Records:

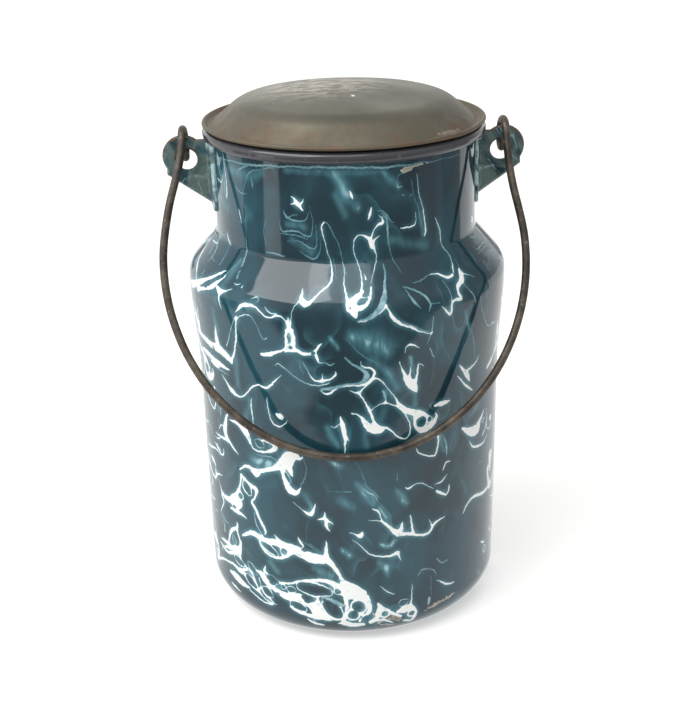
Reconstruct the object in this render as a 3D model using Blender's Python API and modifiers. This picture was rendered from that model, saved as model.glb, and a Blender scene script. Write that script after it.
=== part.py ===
"""Lidded milk pail: a drawn and enamelled steel can with a rolled rim, two welded ears, a wire bail
and a lift-off tinplate lid. Metres, +Z up, origin at the centre of the base, ears along X."""
import math

import bmesh
import bpy

# Facets and clearances
TURN_STEPS = 48                # facets round every turned piece
ROUND_ERROR = 0.00008          # how far a facet may lie inside a rounded profile
LARGEST_TURN = math.radians(34)
SEAT_GAP = 0.0003              # clearance between pieces that touch
MERGE_DISTANCE = 0.00001
CUT_OVERRUN = 0.002            # how far a cutter runs past what it cuts

# Pail body
WALL = 0.0009                  # enamelled sheet
BODY_RADIUS = 0.0635
BASE_DRAFT = 0.0006            # the wall draws in this much at the base
BASE_CORNER = 0.0139           # outer radius between base and wall
BULGE = 0.00215                # the shoulder band stands out from the wall by this much
FLARE_LENGTH = 0.0410          # length over which the wall swells into the band
FLARE_FACETS = 4
SHOULDER_HEIGHT = 0.1492       # where the shoulder's cone would meet the widest radius
SHOULDER_SLOPE = math.radians(49)
SHOULDER_ROUND = 0.0100
CREASE_ROUND = 0.0030
NECK_RADIUS = 0.0531
NECK_LENGTH = 0.03996          # from the crease to the centre of the rim's bead

# Rolled rim
RIM_WIRE_RADIUS = 0.00115
RIM_WIRE_SIDES = 8
ROLL_TURN = math.radians(297)  # how far the sheet curls round the wire

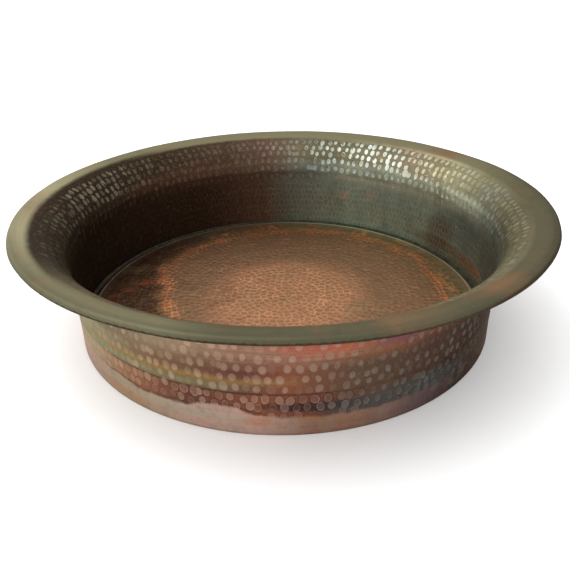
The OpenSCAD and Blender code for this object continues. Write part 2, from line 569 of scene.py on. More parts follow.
class Tree:
    def __init__(self, name):
        self.mat = bpy.data.materials.new(name)
        self.mat.use_nodes = True
        self.t = self.mat.node_tree
        self.t.nodes.clear()
        self.out = self.t.nodes.new("ShaderNodeOutputMaterial")
        self.bsdf = self.t.nodes.new("ShaderNodeBsdfPrincipled")
        self.t.links.new(self.bsdf.outputs[0], self.out.inputs[0])
        tc = self.t.nodes.new("ShaderNodeTexCoord")
        self.obj = tc.outputs["Object"]
        sep = self.new("ShaderNodeSeparateXYZ"); self.link(self.obj, sep.inputs[0])
        self.x, self.y, self.z = sep.outputs

    def new(self, kind, **kw):
        n = self.t.nodes.new(kind)
        for k, v in kw.items():
            setattr(n, k, v)
        return n

    def link(self, a, b):
        self.t.links.new(a, b)

    def feed(self, sock, v):
        if isinstance(v, bpy.types.NodeSocket):
            self.link(v, sock)
        else:
            sock.default_value = v

    def m(self, op, a, b=None, c=None, clamp=False):
        n = self.new("ShaderNodeMath", operation=op, use_clamp=clamp)
        self.feed(n.inputs[0], a)
        if b is not None: self.feed(n.inputs[1], b)
        if c is not None: self.feed(n.inputs[2], c)
        return n.outputs[0]

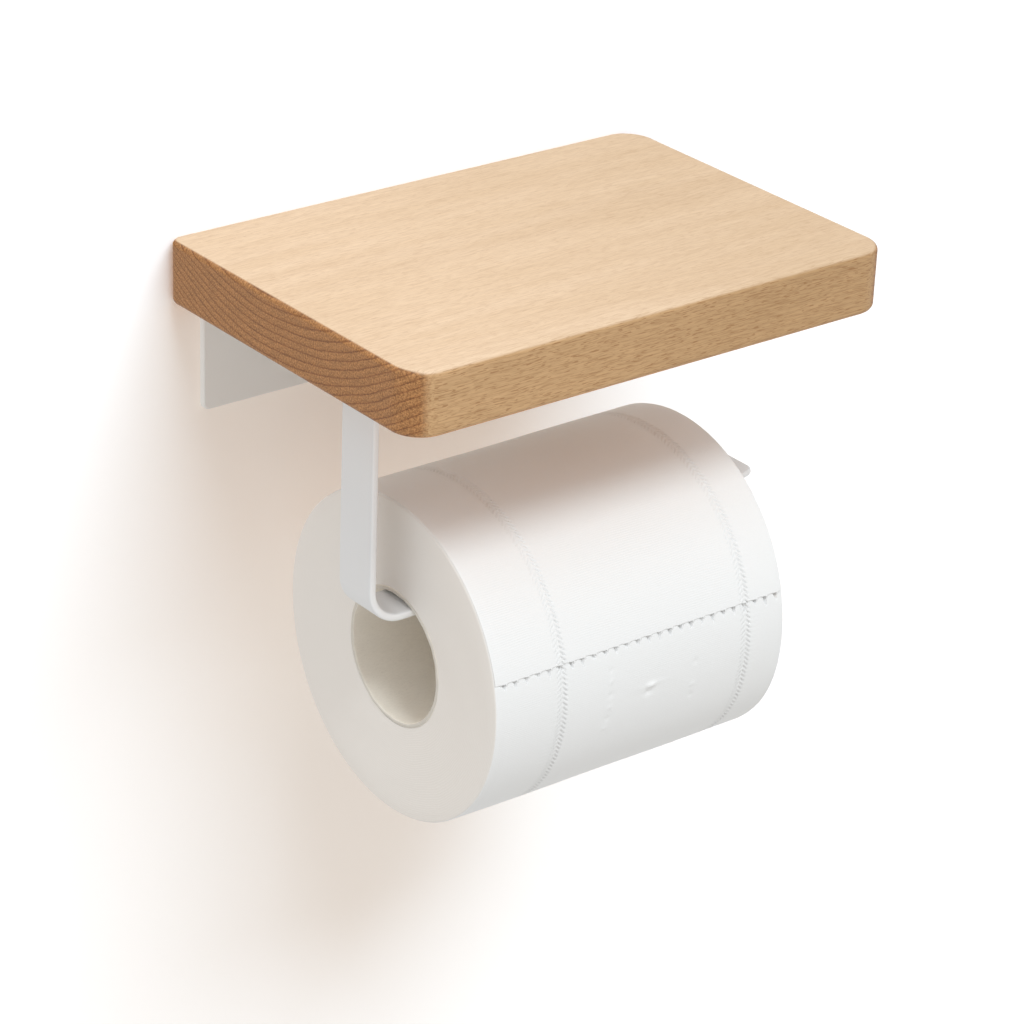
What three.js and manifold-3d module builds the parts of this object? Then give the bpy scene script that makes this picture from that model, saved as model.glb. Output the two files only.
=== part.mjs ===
// Wall-mounted toilet paper holder: a solid wood shelf on a folded steel wall bracket, with a
// bent steel strip under it that carries a paper roll.
// Millimetres. +X points right for someone facing the wall, +Y into the wall, +Z up.
// The origin is the centre of the wall bracket's back face, in the plane of the wall.
import * as THREE from "three";
import { mergeVertices } from "three/addons/utils/BufferGeometryUtils.js";
import Module from "manifold-3d";

const wasm = await Module();
wasm.setup();

// ---- driving dimensions ----

const GAP = 0.3; // clearance left between pieces that touch or fit in one another
const OVERRUN = 1; // how far a cutting body runs past the face it cuts

const SHELF = { width: 175, depth: 120, thick: 20, edgeRound: 1.8 };
// Seen from above: back right, back left, front left and front right.
const SHELF_CORNER_RADII = [10, 4, 10, 10];

const STEEL = 2.5; // sheet thickness of the bracket and the arm
const BRACKET = { width: 153, height: 37, flangeDepth: 48, bendRadius: 4, cornerRadius: 2 };

const ARM = {
  width: 16,
  leftX: -64.5, // outer face of the drop
  centreY: -63.5, // the strip's middle, 63.5 mm out from the wall
  bottomZ: -66, // underside of the level run
  bendRadius: 12, // outer radius of the two right-angle bends
  footEndX: -8,
  edgeRound: 0.7,
  tipX: 83.7,
  tipRise: 12, // how far the end stands above the level run
  tipSlope: 36, // degrees that the strip turns up past the core
  tipBendRadius: 9.5, // on the upper side of the strip
  lipSlope: 14, // the last few millimetres lie flatter
  lipBendRadius: 8, // on the underside of the strip
  lipLength: 7,
  tipCornerRadius: 2.5,
};

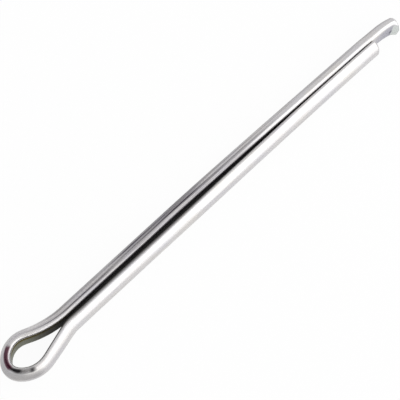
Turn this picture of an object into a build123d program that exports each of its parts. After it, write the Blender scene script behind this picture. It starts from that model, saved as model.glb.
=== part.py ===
from build123d import *
from math import atan2, cos, degrees, radians, sin, sqrt
import os

# Split cotter pin, folded from one length of half-round steel wire.
# The pin lies on its side: the shank axis is X, the eye lies in the XY plane, and Z is up.
# The origin is on the shank axis at the neck, where the nominal length starts.
# The long prong is on the +Y side and the short prong on the -Y side.

# Wire: a little less than half of a round bar, with its flat on the inside of the fold
wire_radius = 2.3
flat_setback = 0.12
flat_corner = 0.3

# Shank: two straight prongs, flat to flat, that draw together towards the tips
shank_length = 80.0
neck_gap = 0.44
tip_gap = 0.04

# Eye: teardrop loop, measured on the flat of the wire
eye_inside_width = 4.7
flank_angle = 18.6
neck_radius = 12.5
shoulder_radius = 4.0
shoulder_turn = 47.0

# Long prong: runs past the short one and hooks over towards it
prong_overrun = 3.4
hook_radius = 5.5
hook_angle = 33.0
hook_end = 0.95

# Tips: a slanted shear cut on the hook, a square cut on the short prong, and softened rims
shear_lean = 30.0
shear_tilt = 14.0
shear_setback = 0.75
tip_round = 0.3

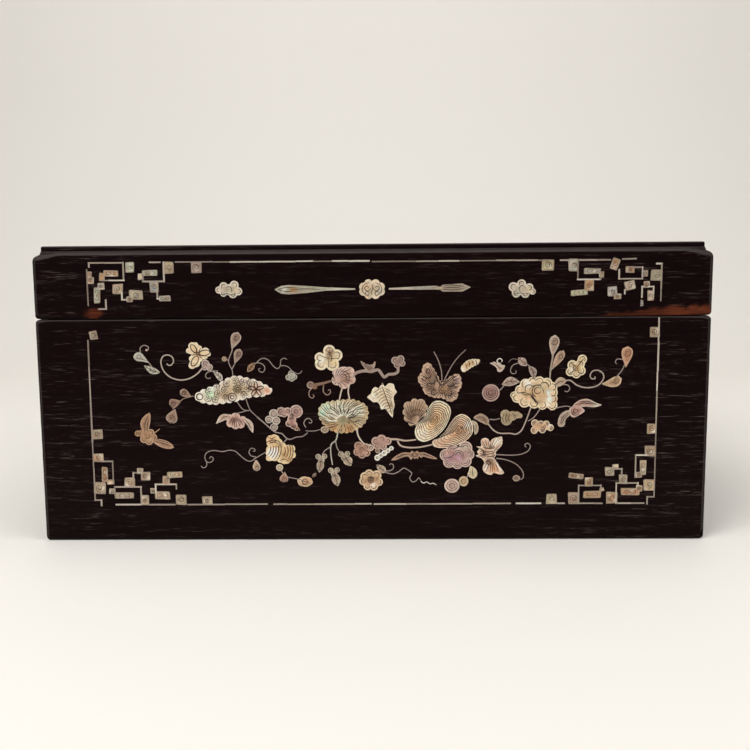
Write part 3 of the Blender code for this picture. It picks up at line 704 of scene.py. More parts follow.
    def tile(self, x, z, width, height, tone, turn):
        """A hand-cut tile with a key or a scroll cut in it."""
        draw = self.draw
        tone = tone or draw.choice(self.TILE_TONES)
        corners = []
        for sx, sz in ((-1, -1), (1, -1), (1, 1), (-1, 1)):
            x_off = sx * width / 2 + draw.uniform(-0.2, 0.2)
            z_off = sz * height / 2 + draw.uniform(-0.2, 0.2)
            cut = draw.uniform(0.08, 0.2)
            ends = [(x_off * (1 - cut), z_off), (x_off, z_off * (1 - cut))]
            corners += ends[::-1] if sx == sz else ends
        hues = (*self.TILE_PATCHES, draw.choice(self.TILE_THIRD_PATCH))
        patches = [(x + draw.uniform(-1.5, 1.5), z + draw.uniform(-1.5, 1.5), draw.uniform(0.9, 1.5), hue)
                   for hue in hues]
        self.plate(turned(x, z, turn, corners), tone, self.TILE_RIM, patches)
        short, long = sorted((width, height))
        lean = turn + (90 if height > width else 0)
        if long > 1.7 * short:
            marks = [arc(side * long * 0.22, 0, short * 0.22, start, start + 290)
                     for side, start in ((-1, 40), (1, 200))]
            marks += [[(-long * 0.08, -short * 0.2), (0, short * 0.15), (long * 0.08, -short * 0.2)]]
            self.lines([list(turned(x, z, lean, mark)) for mark in marks], 0.85)
        elif short > 2.6:
            first = draw.uniform(0, 360)
            self.line(spiral(x, z, short * 0.34, first, draw.choice((-1, 1)) * 560, 0.85), 0.9)

    def finish(self, slot, *nodes):
        """Makes the group's mesh, and lets it stand for the solid model's nodes."""
        mesh = bpy.data.meshes.new(self.name)
        world = [self.place @ Vector((x * MM, z * MM, h * MM)) for x, z, h in self.points]
        mesh.from_pydata(world, [], self.faces)
        mesh.polygons.foreach_set("material_index", self.kinds)
        tone = mesh.color_attributes.new("tone", "FLOAT_COLOR", "POINT")
        tone.data.foreach_set("color", [part for hue in self.tones for part in (*hue, 1.0)])
        tidy = bmesh.new()
        tidy.from_mesh(mesh)
        bmesh.ops.recalc_face_normals(tidy, faces=tidy.faces)
        tidy.to_mesh(mesh)
        tidy.free()
        made = mesh_object(self.name, mesh, [polished_nacre(), rubbed_lac()])
        if nodes:
            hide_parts(*nodes)


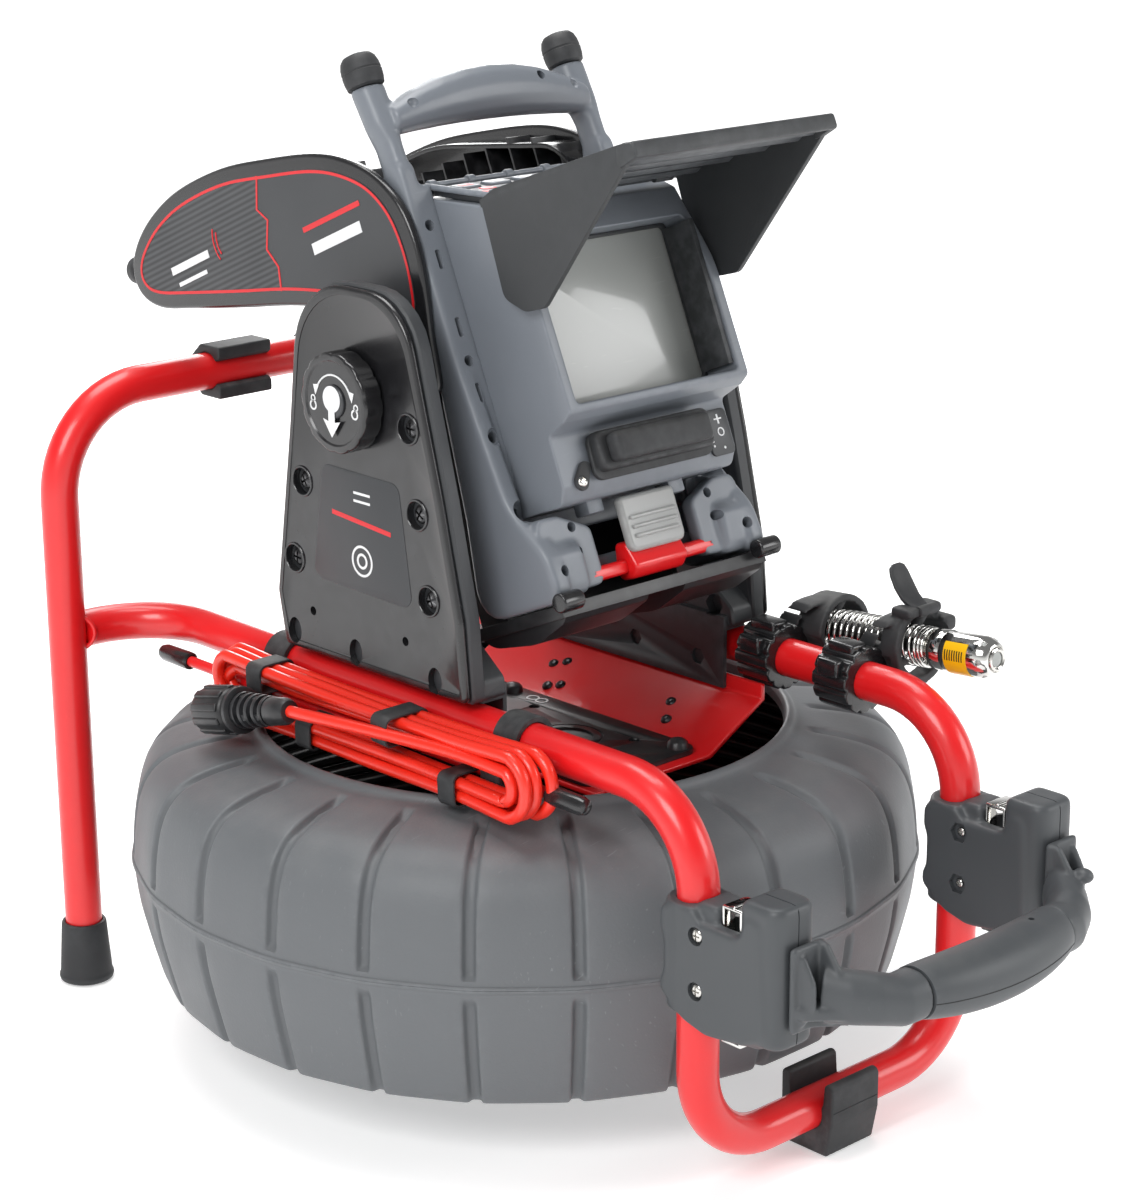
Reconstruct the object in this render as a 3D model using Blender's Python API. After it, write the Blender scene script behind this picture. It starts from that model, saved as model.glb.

■ **Task brief**
Reply with nothing but a number: how many lines of the entries above contain the string "manifold"?

■ **Answer**
2